Send separate emails for separate topics when possible. Or if you must include multiple items, number them clearly and tell the client they can respond to each one independently. "Feel free to answer these one at a time as you're able" gives them permission to send a quick partial reply instead of waiting until they can address everything.

Use Clear Subject Lines

A subject line like "Quick update" or "Hey" doesn't tell the client what you need or how urgent it is. They might open it later, or they might not.

Better subject lines:

  • "Need your feedback on the homepage draft by Thursday"
  • "Quick approval needed: logo color options"
  • "One question about the blog post outline"
  • When the subject line tells them exactly what you need and how much effort it'll take, they can prioritize it correctly.

    Set Deadlines (Politely)

    Most client emails don't include a deadline, so the client treats them as "whenever I get to it." Add a clear, reasonable deadline and explain why it matters.

    "Could you review the attached draft by Wednesday? That gives me Thursday and Friday to finalize it before the Monday launch." That's not pushy. That's professional. You're giving them context about why the timeline matters, and that context makes them more likely to prioritize your email.

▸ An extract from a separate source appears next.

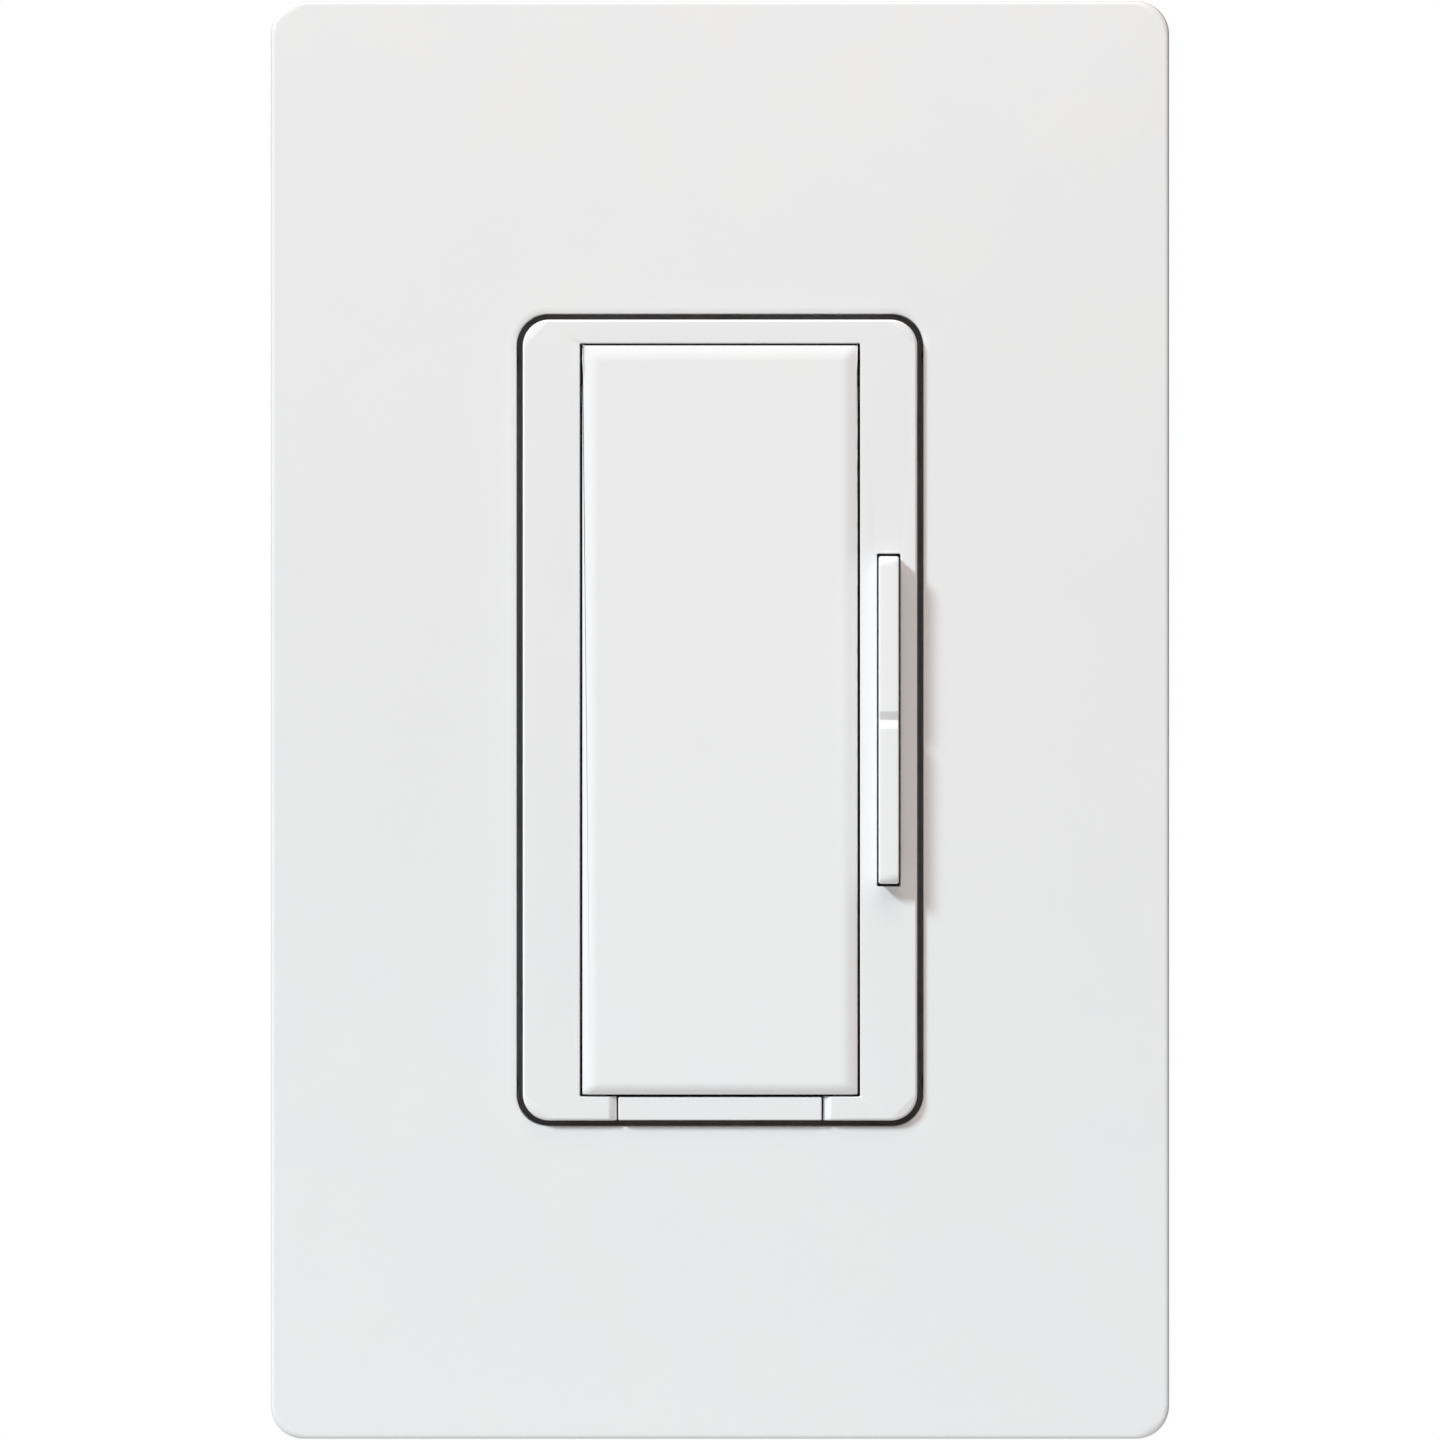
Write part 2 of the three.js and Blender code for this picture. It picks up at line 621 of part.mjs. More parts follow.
function boardWithHoles({ half, y, z }, holes) {
  const outline = roundedRectangle(2 * half, y[1] - y[0], 0.8, 0, [0, (y[0] + y[1]) / 2]);
  return cut(slab(outline, z, 0, 2), ...holes.map(([x, at, r]) => bar("z", r, [x, at], around(0, 40), 12)));
}

function tactileBody() {
  return cut(
    block(around(0, tactile.half), around(0, tactile.half), tactile.z),
    bar("z", tactile.bore, [0, 0], [tactile.boreEnd, 0], 18),
  );
}

const tactilePlunger = () => bar("z", plunger.radius, [0, 0], plunger.z, 18);

const heatTabZ = [-1.9, -0.6];

// A body on three bent legs, with a metal tab that lies against the yoke.
function triac() {
  const body = block(around(0, 5), [13.5, 22.4], [-5.0, -0.6]);
  const heatTab = cut(
    block(around(0, 5), [22.2, 29], heatTabZ),
    bar("z", 1.8, [0, triacScrewY], [-3, 0]),
  );
  const legs = [-2.54, 0, 2.54].map((x) =>
    join(
      block(around(x, 0.4), [11.7, 13.7], [-3.2, -2.7]),
      block(around(x, 0.4), [11.7, 12.2], [powerBoard.z[1] + GAP, -2.7]),
    ),
  );
  return join(body, heatTab, ...legs);
}

// A ring with a square section, turned round its own axis.
function ring(inner, outer, [z0, z1], sides = 32) {
  const profile = [
    [inner, z0],
    [outer, z0],
    [outer, z1],
    [inner, z1],
    [inner, z0],
  ].map(([r, z]) => new THREE.Vector2(r, z));
  return solid(new THREE.LatheGeometry(profile, sides).rotateX(Math.PI / 2));
}

const choke = { at: [-2.5, -6, -16.4], core: [4.6, 7.9], coreZ: [-6.6, -0.8] };
const wound = { radii: [3.7, 8.8], z: [-7.6, 0.2], gap: 0.3 };

// The outer shape of the wire wound on the choke, with a gap between the two ends of the winding.
function chokeWinding() {
  const [inner, outer] = choke.core;
  const [low, high] = choke.coreZ;
  return cut(
    ring(...wound.radii, wound.z, 28),
    ring(inner - wound.gap, outer + wound.gap, [low - wound.gap, high + wound.gap], 28),
    block([2, 12], [-2.2, 2.2], [-10, 3]),
  );
}

function twoLegs(base, pitch) {
  return SIDES.map((side) => block(around((side * pitch) / 2, 0.3), around(0, 0.3), [base - 1, base + 0.2]));
}

// A round part on two legs, such as a fuse or an electrolytic capacitor.
function canOnLegs(radius, z, pitch, sides = 24) {
  return join(bar("z", radius, [0, 0], z, sides), ...twoLegs(z[0], pitch));
}

function boxOnLegs(xs, ys, z, pitch) {
  return join(block(xs, ys, z), ...twoLegs(z[0], pitch));
}

function varistor() {
  const legs = SIDES.map((side) => block(around(0, 0.35), around(side * 3.5, 0.35), [-24.2, -19]));
  return join(bar("x", 5.4, [0, -17.9], [-1.9, 1.9], 28), ...legs);
}

function boardLink() {
  const strip = block(around(0, 1.25), around(0, 6.35), [-24.2, -21.7]);
  const pins = [-2, -1, 0, 1, 2].map((n) =>
    block(around(0, 0.32), around(n * 2.54, 0.32), [-22, controlBoard.z[0] - GAP]),
  );
  return join(strip, ...pins);
}

const postY = [-31.2, -27.5];

const armPost = () => block([-13.6, -11.8], postY, [powerBoard.z[1] + 0.2, arm.z[0] - 0.35]);

function fixedContactBracket() {
  const under = contact.fixed[0] - GAP;
  return join(
    block([10.8, 11.8], postY, [powerBoard.z[1] + 0.2, under]),
    block([6.8, 11.8], postY, [under - 0.8, under]),
  );
}

// ---- The assembly -------------------------------------------------------------------------------------

const finish = (color, roughness, metalness) =>
  new THREE.MeshStandardMaterial({ color, roughness, metalness });

function place(parent, name, made, material, position = [0, 0, 0], rotation = [0, 0, 0]) {
  const mesh = new THREE.Mesh(geometryOf(made), material);
  mesh.name = name;
  mesh.position.set(...position);
  mesh.rotation.set(...rotation);
  parent.add(mesh);
}

const offWhite = () => finish(0xe6e6e7, 0.5, 0);
const blackPlastic = () => finish(0x26272a, 0.6, 0);
const boardGreen = () => finish(0x1f5b3a, 0.5, 0);
const zinc = () => finish(0xc2c5c8, 0.35, 1);
const brassMetal = () => finish(0xc9a24a, 0.35, 1);
const ENDS = { bottom: -1, top: 1 };

function wallplateGroup() {
  const group = new THREE.Group();
  place(group, "faceplate", faceplate(), offWhite());
  place(group, "adapter_plate", adapterPlate(), finish(0xdcdcdb, 0.55, 0));
  for (const [where, end] of Object.entries(ENDS)) {
    const at = [0, end * plateScrewY, adapter.front + GAP];
    place(group, `plate_screw_${where}`, screw(plateScrew), zinc(), at);
  }
  return group;
}

function yokeGroup() {
  const group = new THREE.Group();
  place(group, "yoke", yokeStrap(), finish(0xb8bbbe, 0.4, 1));
  const retainer = () => cut(block(around(0, 4), around(0, 4), [-0.9, 0]), bar("z", 1.8, [0, 0], [-2, 1]));
  for (const [where, end] of Object.entries(ENDS)) {
    const y = end * boxScrewY;
    place(group, `box_screw_${where}`, screw(boxScrew), zinc(), [0, y, yoke.front + GAP]);
    const fibre = finish(0x8a6a45, 0.9, 0);
    place(group, `screw_retainer_${where}`, retainer(), fibre, [0, y, yoke.back - GAP]);
  }
  place(
    group,
    "ground_screw",
    screw(groundScrew),
    finish(0x2f7d46, 0.45, 0.6),
    [(groundLug.x[0] + groundLug.x[1]) / 2, groundLug.y[0] - GAP, groundLug.screwZ],
    [Math.PI / 2, 0, 0],
  );
  return group;
}

function frontGroup() {
  const group = new THREE.Group();
  place(group, "bezel", frontBezel(), offWhite());
  place(group, "tap_paddle", tapPaddle(), offWhite());
  place(group, "dimming_rocker", dimmingRocker(), offWhite());
  place(group, "service_slider", serviceSlider(), offWhite());
  const steel = finish(0x9a9da0, 0.3, 1);
  place(group, "paddle_return_spring", coilSpring(paddleSpring), steel, [0, paddleSpring.y, 0]);
  return group;
}

function controlGroup() {
  const group = new THREE.Group();
  const holes = SIDES.map((side) => [side * controlBoard.holeX, controlBoard.holeY, controlBoard.hole]);
  place(group, "control_board", boardWithHoles(controlBoard, holes), boardGreen());
  const switches = { tap: [0, tapPost.y], raise: [switchX, rockerFoot.y], lower: [switchX, -rockerFoot.y] };
  for (const [name, [x, y]] of Object.entries(switches)) {
    place(group, `${name}_switch_body`, tactileBody(), blackPlastic(), [x, y, 0]);
    place(group, `${name}_switch_plunger`, tactilePlunger(), finish(0xd9d4c8, 0.5, 0), [x, y, 0]);
  }
  place(group, "controller_chip", block([-11.5, -4.5], [-6.5, 0.5], [-4.65, -3.6]), blackPlastic());
  return group;
}

function powerGroup() {
  const group = new THREE.Group();
  const deck = powerBoard.z[1] + GAP;
  const powerHoles = SIDES.flatMap((side) =>
    boardPins.y.map((y) => [side * boardPins.x, y, boardPins.hole]),
  );
  place(group, "power_board", boardWithHoles(powerBoard, powerHoles), boardGreen());
  place(group, "triac", triac(), blackPlastic());
  const pad = cut(
    block(around(0, 6.5), [12.6, 30], [heatTabZ[1] + GAP, yoke.back - GAP]),
    bar("z", 1.8, [0, triacScrewY], [-1, 1]),
  );
  place(group, "triac_insulating_pad", pad, finish(0x9fb4c4, 0.8, 0));
  const underTab = [0, triacScrewY, heatTabZ[0] - GAP];
  place(group, "triac_screw", screw(triacScrew), zinc(), underTab, [Math.PI, 0, 0]);
  place(group, "choke_core", ring(...choke.core, choke.coreZ), finish(0xc8b52a, 0.6, 0), choke.at);
  place(group, "choke_winding", chokeWinding(), finish(0xb5562a, 0.35, 1), choke.at);
  const filmBox = boxOnLegs(around(0, 8.6), around(0, 4.2), [deck + 1, -11], 12);
  place(group, "film_capacitor", filmBox, finish(0xd8a52c, 0.5, 0), [-4.4, 20.3, 0]);
  const supplyCan = canOnLegs(4.1, [deck + 1, -12.6], 3.5);
  place(group, "supply_capacitor", supplyCan, finish(0x20242c, 0.4, 0), [9.6, 0.5, 0]);
  place(group, "fuse", canOnLegs(4.0, [deck + 1, -16.5], 5), finish(0x3a2a22, 0.5, 0), [-8.5, 8.0, 0]);
  place(group, "surge_varistor", varistor(), finish(0x2b4f9e, 0.5, 0), [9, 20, 0]);
  place(group, "board_link", boardLink(), blackPlastic(), [9.75, -14.6, 0]);
  return group;
}

function airGapGroup() {
  const group = new THREE.Group();
  place(group, "contact_arm_post", armPost(), brassMetal());
  place(group, "contact_arm", block(arm.x, arm.y, arm.z), finish(0xc98a4b, 0.35, 1));
  const silver = () => finish(0xd8dadc, 0.25, 1);
  const button = (z) => bar("z", contact.radius, [contact.x, contact.y], z, 16);
  place(group, "moving_contact", button([contact.moving[0], contact.moving[1] - 0.1]), silver());
  place(group, "fixed_contact", button(contact.fixed), silver());
  place(group, "fixed_contact_bracket", fixedContactBracket(), brassMetal());
  return group;
}

function housingGroup() {
  const group = new THREE.Group();
  place(group, "rear_housing", rearHousing(), blackPlastic());
  const corners = { bottom_left: [-1, -1], bottom_right: [1, -1], top_left: [-1, 1], top_right: [1, 1] };
  for (const [where, [side, end]] of Object.entries(corners))
    place(
      group,
      `housing_screw_${where}`,
      screw(rearScrew),
      zinc(),
      [side * housingScrew.x, end * housingScrew.y, housingScrew.seat - GAP],
      [Math.PI, 0, 0],
    );
  for (const [name, [side, y]] of Object.entries(terminals)) addTerminal(group, name, side, y);
  return group;
}

const dimmer = new THREE.Group();
dimmer.add(wallplateGroup(), yokeGroup(), frontGroup());
dimmer.add(controlGroup(), powerGroup(), airGapGroup(), housingGroup());
dimmer.rotation.x = Math.PI / 2; // y up the wall becomes +Z, and z out of the wall becomes -Y

export default dimmer;
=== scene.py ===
"""The looks of a one-gang wall dimmer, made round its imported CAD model.

Everything is in metres in the CAD frame: +X to the user's right, +Z up the wall, -Y out of the wall. A fine
mesh stands for each CAD node. The rocker, the screws, the return spring and the choke have builders of their
own, and every other node gets its flats merged and its edges rounded.
"""

import json
import math

import bmesh
import bpy
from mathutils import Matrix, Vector
from mathutils.geometry import delaunay_2d_cdt

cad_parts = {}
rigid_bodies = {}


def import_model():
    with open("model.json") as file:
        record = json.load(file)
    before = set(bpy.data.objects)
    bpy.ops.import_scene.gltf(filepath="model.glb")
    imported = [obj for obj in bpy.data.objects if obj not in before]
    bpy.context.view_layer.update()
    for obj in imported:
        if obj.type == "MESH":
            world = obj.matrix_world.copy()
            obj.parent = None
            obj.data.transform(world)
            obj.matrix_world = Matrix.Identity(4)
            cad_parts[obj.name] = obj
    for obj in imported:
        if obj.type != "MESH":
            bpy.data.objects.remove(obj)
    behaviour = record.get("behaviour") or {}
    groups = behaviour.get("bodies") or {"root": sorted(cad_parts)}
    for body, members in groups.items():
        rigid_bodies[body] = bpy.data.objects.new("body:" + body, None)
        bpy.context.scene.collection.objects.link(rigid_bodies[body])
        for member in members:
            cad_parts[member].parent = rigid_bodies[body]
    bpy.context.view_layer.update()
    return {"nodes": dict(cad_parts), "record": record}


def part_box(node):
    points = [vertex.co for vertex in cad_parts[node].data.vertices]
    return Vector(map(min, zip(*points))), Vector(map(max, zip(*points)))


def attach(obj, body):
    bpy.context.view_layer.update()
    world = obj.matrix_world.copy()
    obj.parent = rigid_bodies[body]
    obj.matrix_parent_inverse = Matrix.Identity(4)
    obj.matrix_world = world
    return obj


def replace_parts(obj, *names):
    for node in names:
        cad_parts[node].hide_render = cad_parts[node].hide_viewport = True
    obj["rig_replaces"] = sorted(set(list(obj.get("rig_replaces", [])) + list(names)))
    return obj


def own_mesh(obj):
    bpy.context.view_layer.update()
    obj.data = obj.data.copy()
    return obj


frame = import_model()

MM = 0.001
WELD = 0.001 * MM  # points closer than this become one
BODY_OF = {
    node: body for body, members in frame["record"]["behaviour"]["bodies"].items() for node in members
}
SLOT_OF = {row["node"]: row["material_slot"] for row in frame["record"]["subparts"]}


# ---- Materials --------------------------------------------------------------------------------------

MOST_OF_NOISE = (0.3, 0.7)  # the values that a noise texture mostly keeps to
COLOUR_DRIFT = 9 * MM  # how far apart slow changes of a moulding's colour lie
GLOSS_DRIFT = 4 * MM


def linear(r, g, b):
    """A screen colour, 0 to 255 in each channel, as the linear colour that shaders take."""
    shares = (value / 255 for value in (r, g, b))
    return tuple(s / 12.92 if s <= 0.04045 else ((s + 0.055) / 1.055) ** 2.4 for s in shares)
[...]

    Avoid vague urgency like "as soon as possible" or "at your earliest convenience." Those phrases sound polite but mean nothing. A specific date works better.

    Send Emails at the Right Time

    If you send an email at 9 PM on a Friday, it's going to be buried by Monday morning. Send your emails when the client is most likely to be checking their inbox and has time to respond.

    For most people, that's mid-morning on a weekday. Tuesday through Thursday between 9 AM and 11 AM tends to work well. You can also pay attention to when each specific client usually replies and time your emails accordingly.

    If you're tracking your email opens, you can see exactly when clients are reading your messages and adjust your send times to match their habits.

    Follow Up Without Being Annoying

    If you haven't heard back after two business days, follow up. Don't wait a week hoping they'll get to it. A brief, friendly nudge is not annoying. It's expected.

    Keep the follow-up short: "Hey [name], just bumping this to the top of your inbox. I need the feedback on the homepage draft by Wednesday to stay on schedule. Let me know if you have any questions."

    That's it. No guilt trips. No passive-aggressive "per my last email." Just a simple reminder. If you need more guidance on following up, check out how to follow up with a client who isn't responding.

    Use the Right Communication Channel

    Email might not be the best channel for quick responses from every client. Some people live in Slack. Others check text messages instantly but ignore email for hours. A few still prefer phone calls.

    During onboarding, ask the client: "What's the best way to reach you when I need a quick answer?" Then use that channel for time-sensitive requests and email for everything else.

    If a client consistently ignores emails but responds to Slack messages in five minutes, that's valuable information. Use it.

    Format for Skimmability

    Clients skim emails. They don't read them word by word, especially long ones. If your question is buried in paragraph three of a five-paragraph email, they might not even see it.

    Put the most important thing first. Bold the question or the action item. Use short paragraphs. If there's a deadline, put it near the top where they'll actually see it.

    Compare these two approaches:

    Hard to respond to: "Hi! So I've been working on the blog post outlines and I wanted to share some thoughts on the direction. I was thinking we could focus on customer stories for the first two posts and then shift to more educational content in posts three and four. I also had a question about the tone, are we going for more conversational or more polished? And do you have the data from last quarter's campaign that you mentioned on our call? I think it would really strengthen the case study section. Let me know what you think!"

    Easy to respond to: "Hi! Two quick things I need from you:

    1. Tone preference: Should the blog posts be conversational or polished?

    2. Q3 campaign data: Can you send the results you mentioned on our call?

    I'll share the full outlines once I have these. No rush on the data, but the tone question would be helpful by Wednesday."

    Same content. Very different response rates.

    Manage Expectations From Day One

    The best way to get fast email responses isn't a technique you use on individual emails. It's an expectation you set at the beginning of the relationship.

    During onboarding, tell the client something like: "I typically send check-in emails two to three times a week. To keep the project on track, I ask that you try to respond within one business day, even if it's just a quick 'need more time.' That way I always know where we stand."

    Most clients will agree to this because it's reasonable. And once they've agreed, they feel a mild obligation to actually do it.

    For more on setting these expectations early, read how to set communication expectations with new clients.

    When Nothing Works

    Some clients are just slow responders. It's not personal. It's not about your emails. They respond slowly to everyone because that's how they operate.

    When you've tried everything and the client is still taking a week to reply to simple questions, have a direct conversation about it. "I've noticed our email turnaround has been a bit slow, which is pushing the timeline back. Can we set up a weekly 15-minute call to handle outstanding questions? That way nothing piles up."

    Sometimes the solution isn't better emails. It's a different communication structure altogether.